Sadly, the 1920s began with opposition from some quarters to
having the largest aliya possible.
These telling lines in the “scientific
control” story made the point very clearly.
“This elaborate system of
handling and checking immigration has been devised, it was explained by the
London Zionist office, to guarantee that only persons perfectly fit, physically
and otherwise, to live in Palestine, will comprise the pioneers whose duty it
will be to reclaim the country, and that will be evenly balanced as to
professions and occupations so that there will be no dearth of overabundance of
any kind.”
Fortunately, a few months later in the fall of 1920, Herbert
Samuel became the first high commissioner of the British Palestine Mandate.

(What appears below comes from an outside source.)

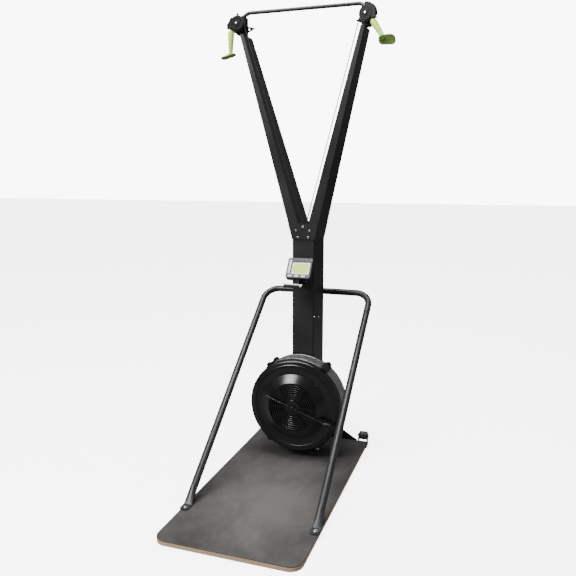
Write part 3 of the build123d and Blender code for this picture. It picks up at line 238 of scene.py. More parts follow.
def display_glass():
    """Pale green reflective display under a clear cover, lighter near its frame, with a faint painted glow."""
    paint = Paint("display")
    along = paint.axis(0)
    rise = paint.axis(2)
    side = paint.node("ShaderNodeMath", {"operation": "ABSOLUTE"}, {0: along - 0.008})
    high = paint.node("ShaderNodeMath", {"operation": "ABSOLUTE"}, {0: rise - 0.9623})
    rim = paint.node("ShaderNodeMath", {"operation": "MAXIMUM"}, {0: side * (1 / 0.044), 1: high * (1 / 0.0255)})
    cells = paint.noise(900.0, 1.0)
    colour = paint.mix(paint.band(rim, 0.78, 0.9), (0.60, 0.76, 0.20), (0.92, 0.92, 0.80))
    colour = paint.mix(paint.band(cells, 0.4, 0.6) * 0.06, colour, (0.5, 0.56, 0.38))
    # The faint emission is a painted glow: the reflective display gives no light of its own.
    return paint.finish(Base_Color=colour, Roughness=paint.band(cells, 0.3, 0.7, 0.1, 0.16), Coat_Weight=0.6,
                        Emission_Color=colour, Emission_Strength=0.12)


def circuit_green():
    paint = Paint("circuit_board")
    tracks = paint.cells(120.0, feature="DISTANCE_TO_EDGE")
    colour = paint.mix(paint.band(tracks, 0.02, 0.06), (0.10, 0.30, 0.12), (0.02, 0.10, 0.04))
    return paint.finish(Base_Color=colour, Roughness=0.35, Normal=paint.bump(tracks, 0.2, 0.0003))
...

With
his encouragement immigrants came to Palestine in the Third and Fourth Aliyot in
great numbers throughout the ’20s.
At the beginning of 1920, it was
reported that 6,000 applications had been filed by American technicians,
engineers, teachers and others willing to help build Jewish Palestine, but very
few of them ever came.
They could not leave the US in the Roaring
Twenties. One Jewish Legionnaire who did return was Gershon Agronsky, later
Agron, in 1923. In 1932 he founded
The Palestine Post, now
The Jerusalem
Post.
Dr. M.J. Wissotsky and his wife from Los Angeles tried aliya for a
few years. In a letter from 1922, he wrote this touching description of
Jerusalem: “When I came to Jerusalem all my plans changed. After I walked
around for a few days on these narrow crooked, hilly, stony, funny and in the
same time most wonderful streets where every stone speaks to you of our
forefathers... I realized we were here for good.”
On Israel’s 64th we are
all here for good.
In honor of Danya Benovitz of Jerusalem.